[Begin]

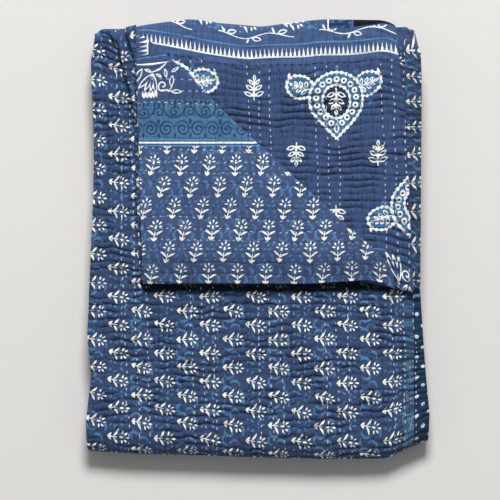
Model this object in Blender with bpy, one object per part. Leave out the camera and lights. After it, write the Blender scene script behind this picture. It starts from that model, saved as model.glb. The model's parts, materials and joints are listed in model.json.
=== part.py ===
"""A hand-quilted sari bedspread, folded for a shelf, with the free corner of its top ply turned down.

The cloth is one sheet. It is first pleated across its width into a strip of four plies, a to d, whose
two selvedges both end at the right. The strip is then folded along its length into six layers, and the
corner of the topmost ply is turned over along a diagonal. X runs to the right, Y towards the top edge
of the packet and Z up. The origin is under the middle of the packet, on the surface it lies on.
"""

import math

import bmesh
import bpy
import numpy as np

MM = 0.001

# Cloth, in millimetres like every size below
THICK = 2.2
PLY_GAP = 0.55
LAYER_GAP = 0.65
PLY_PITCH = THICK + PLY_GAP
STRIP_HALF = 1.5 * PLY_PITCH + THICK / 2
LAYER_PITCH = 2 * STRIP_HALF + LAYER_GAP
PLY_OFFSETS = {"a": -1.5 * PLY_PITCH, "b": -0.5 * PLY_PITCH, "c": 0.5 * PLY_PITCH, "d": 1.5 * PLY_PITCH}
FOLD_RADIUS = PLY_PITCH / 2

# Quilting: a ridge between each two stitches of the running stitch
RIDGE_DEPTH = 0.8
RIDGE_SWAY = 1.2
EDGE_HEM = 7.0
RIDGES_PER_ROW = {4: 5, 6: 7}
RIDGES_PER_TURN_STEP = 1

# Where the strip turns back, along Y, and how far the lowest turn is drawn out by its own slackness
BOTTOM_TURN_Y = -218.6
FLAP_TURN_Y = -38.0
TOP_TURN_Y = 229.0
FLAP_END_Y = 236.0
LOW_TOP_TURN_Y = 224.0
INNER_END_Y = 230.0
SLACK = 1.46
DROOP_DEGREES = 45.0
DROOP_RADIUS = 10.0

# The packet is highest near its middle and settles lower towards its free right edge
CROWN_X = -25.0
SETTLE_SHARE = 0.06
SETTLE_REACH = 200.0

# Where the packet's middle falls in the folding plan above
MIDDLE = (1.91, -0.06)

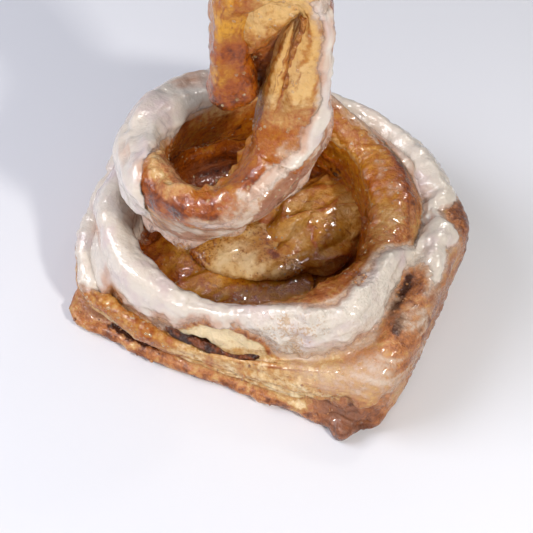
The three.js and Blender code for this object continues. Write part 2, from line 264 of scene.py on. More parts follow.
def coilStations():         # place, crest direction, half thickness and half height at each station
    s = coilShape
    up = np.array([0, 0, 1.0])
    front = np.array(s["front"])
    left = np.cross(front, up)
    foot = np.array(s["ribbonFoot"], float)
    top = np.array(s["ribbonTop"], float)
    rows = []
    for index in range(s["turnSteps"] + 1):
        angle = blend(s["start"], s["end"], index / s["turnSteps"])
        radius = s["radius"] + 14 * (1 - ease(angle, 65, 150)) - 13 * ease(angle, 255, 345)
        height = 28 + 23 * ease(angle, 50, 150) + 0.13 * max(0, angle - 140) + 12 * ease(angle, 265, 350)
        lean = 0.22 * ease(angle, 90, 140) + 0.5 * ease(angle, 230, 350)
        crest = blend(up, front, lean)
        widening = ease(angle, 275, 345)
        thickness = blend(s["halfThickness"], s["ribbonHalfWidth"], widening) + 1.8 * hump(angle, 135, 60)
        rows.append((*aboutHollow(angle, radius, height), *(crest / np.linalg.norm(crest)), thickness,
                     blend(s["halfHeight"], s["ribbonHalfDepth"] + 2, widening)))
    for share in (0, 0.35, 0.7):
        rows.append((*blend(foot, top, share), *front, blend(s["ribbonHalfWidth"], 6, share),
                     s["ribbonHalfDepth"]))
    middle = top + left * s["archRadius"]
    for turn in np.radians((0, 45, 90, 135, 180)):
        point = middle - left * s["archRadius"] * np.cos(turn) + up * s["archRadius"] * np.sin(turn)
        rows.append((*point, *front, 5.2, s["ribbonHalfDepth"]))
    flapTop = middle + left * s["archRadius"]
    for share in (0.4, 0.75, 1):
        point = flapTop + front * share * s["flapLean"] - up * share * s["flapLength"]
        rows.append((*point, *front, blend(5, 7, share), blend(s["ribbonHalfDepth"], 6.5, share)))
    return np.array(rows, float)


def coilFrames(shares):
    knots = coilStations()[None]
    last = knots.shape[1] - 1
    values = splinePoints(knots, shares * last, even=True)[0]
    nudge = 1e-4
    ahead = splinePoints(knots, np.minimum(shares + nudge, 1) * last, even=True)[0]
    behind = splinePoints(knots, np.maximum(shares - nudge, 0) * last, even=True)[0]
    travel = unit(ahead[:, :3] - behind[:, :3])
    outward = unit(np.cross(travel, values[:, 3:6]))
    return {"point": values[:, :3], "outward": outward, "crest": np.cross(outward, travel),
            "halfThickness": values[:, 6], "halfHeight": values[:, 7]}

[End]

WHAT YOU SHOULD DO:
Write the entire listing out again, word for word.

THE REPLY:
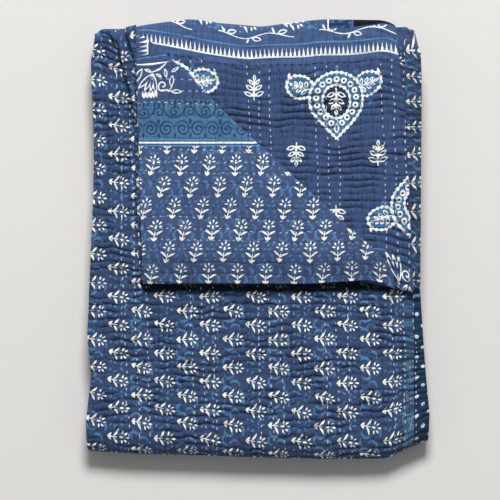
Model this object in Blender with bpy, one object per part. Leave out the camera and lights. After it, write the Blender scene script behind this picture. It starts from that model, saved as model.glb. The model's parts, materials and joints are listed in model.json.
=== part.py ===
"""A hand-quilted sari bedspread, folded for a shelf, with the free corner of its top ply turned down.

The cloth is one sheet. It is first pleated across its width into a strip of four plies, a to d, whose
two selvedges both end at the right. The strip is then folded along its length into six layers, and the
corner of the topmost ply is turned over along a diagonal. X runs to the right, Y towards the top edge
of the packet and Z up. The origin is under the middle of the packet, on the surface it lies on.
"""

import math

import bmesh
import bpy
import numpy as np

MM = 0.001

# Cloth, in millimetres like every size below
THICK = 2.2
PLY_GAP = 0.55
LAYER_GAP = 0.65
PLY_PITCH = THICK + PLY_GAP
STRIP_HALF = 1.5 * PLY_PITCH + THICK / 2
LAYER_PITCH = 2 * STRIP_HALF + LAYER_GAP
PLY_OFFSETS = {"a": -1.5 * PLY_PITCH, "b": -0.5 * PLY_PITCH, "c": 0.5 * PLY_PITCH, "d": 1.5 * PLY_PITCH}
FOLD_RADIUS = PLY_PITCH / 2

# Quilting: a ridge between each two stitches of the running stitch
RIDGE_DEPTH = 0.8
RIDGE_SWAY = 1.2
EDGE_HEM = 7.0
RIDGES_PER_ROW = {4: 5, 6: 7}
RIDGES_PER_TURN_STEP = 1

# Where the strip turns back, along Y, and how far the lowest turn is drawn out by its own slackness
BOTTOM_TURN_Y = -218.6
FLAP_TURN_Y = -38.0
TOP_TURN_Y = 229.0
FLAP_END_Y = 236.0
LOW_TOP_TURN_Y = 224.0
INNER_END_Y = 230.0
SLACK = 1.46
DROOP_DEGREES = 45.0
DROOP_RADIUS = 10.0

# The packet is highest near its middle and settles lower towards its free right edge
CROWN_X = -25.0
SETTLE_SHARE = 0.06
SETTLE_REACH = 200.0

# Where the packet's middle falls in the folding plan above
MIDDLE = (1.91, -0.06)

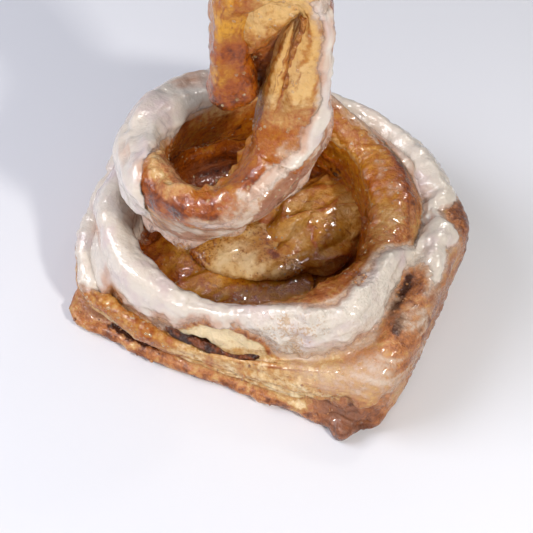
The three.js and Blender code for this object continues. Write part 2, from line 264 of scene.py on. More parts follow.
def coilStations():         # place, crest direction, half thickness and half height at each station
    s = coilShape
    up = np.array([0, 0, 1.0])
    front = np.array(s["front"])
    left = np.cross(front, up)
    foot = np.array(s["ribbonFoot"], float)
    top = np.array(s["ribbonTop"], float)
    rows = []
    for index in range(s["turnSteps"] + 1):
        angle = blend(s["start"], s["end"], index / s["turnSteps"])
        radius = s["radius"] + 14 * (1 - ease(angle, 65, 150)) - 13 * ease(angle, 255, 345)
        height = 28 + 23 * ease(angle, 50, 150) + 0.13 * max(0, angle - 140) + 12 * ease(angle, 265, 350)
        lean = 0.22 * ease(angle, 90, 140) + 0.5 * ease(angle, 230, 350)
        crest = blend(up, front, lean)
        widening = ease(angle, 275, 345)
        thickness = blend(s["halfThickness"], s["ribbonHalfWidth"], widening) + 1.8 * hump(angle, 135, 60)
        rows.append((*aboutHollow(angle, radius, height), *(crest / np.linalg.norm(crest)), thickness,
                     blend(s["halfHeight"], s["ribbonHalfDepth"] + 2, widening)))
    for share in (0, 0.35, 0.7):
        rows.append((*blend(foot, top, share), *front, blend(s["ribbonHalfWidth"], 6, share),
                     s["ribbonHalfDepth"]))
    middle = top + left * s["archRadius"]
    for turn in np.radians((0, 45, 90, 135, 180)):
        point = middle - left * s["archRadius"] * np.cos(turn) + up * s["archRadius"] * np.sin(turn)
        rows.append((*point, *front, 5.2, s["ribbonHalfDepth"]))
    flapTop = middle + left * s["archRadius"]
    for share in (0.4, 0.75, 1):
        point = flapTop + front * share * s["flapLean"] - up * share * s["flapLength"]
        rows.append((*point, *front, blend(5, 7, share), blend(s["ribbonHalfDepth"], 6.5, share)))
    return np.array(rows, float)


def coilFrames(shares):
    knots = coilStations()[None]
    last = knots.shape[1] - 1
    values = splinePoints(knots, shares * last, even=True)[0]
    nudge = 1e-4
    ahead = splinePoints(knots, np.minimum(shares + nudge, 1) * last, even=True)[0]
    behind = splinePoints(knots, np.maximum(shares - nudge, 0) * last, even=True)[0]
    travel = unit(ahead[:, :3] - behind[:, :3])
    outward = unit(np.cross(travel, values[:, 3:6]))
    return {"point": values[:, :3], "outward": outward, "crest": np.cross(outward, travel),
            "halfThickness": values[:, 6], "halfHeight": values[:, 7]}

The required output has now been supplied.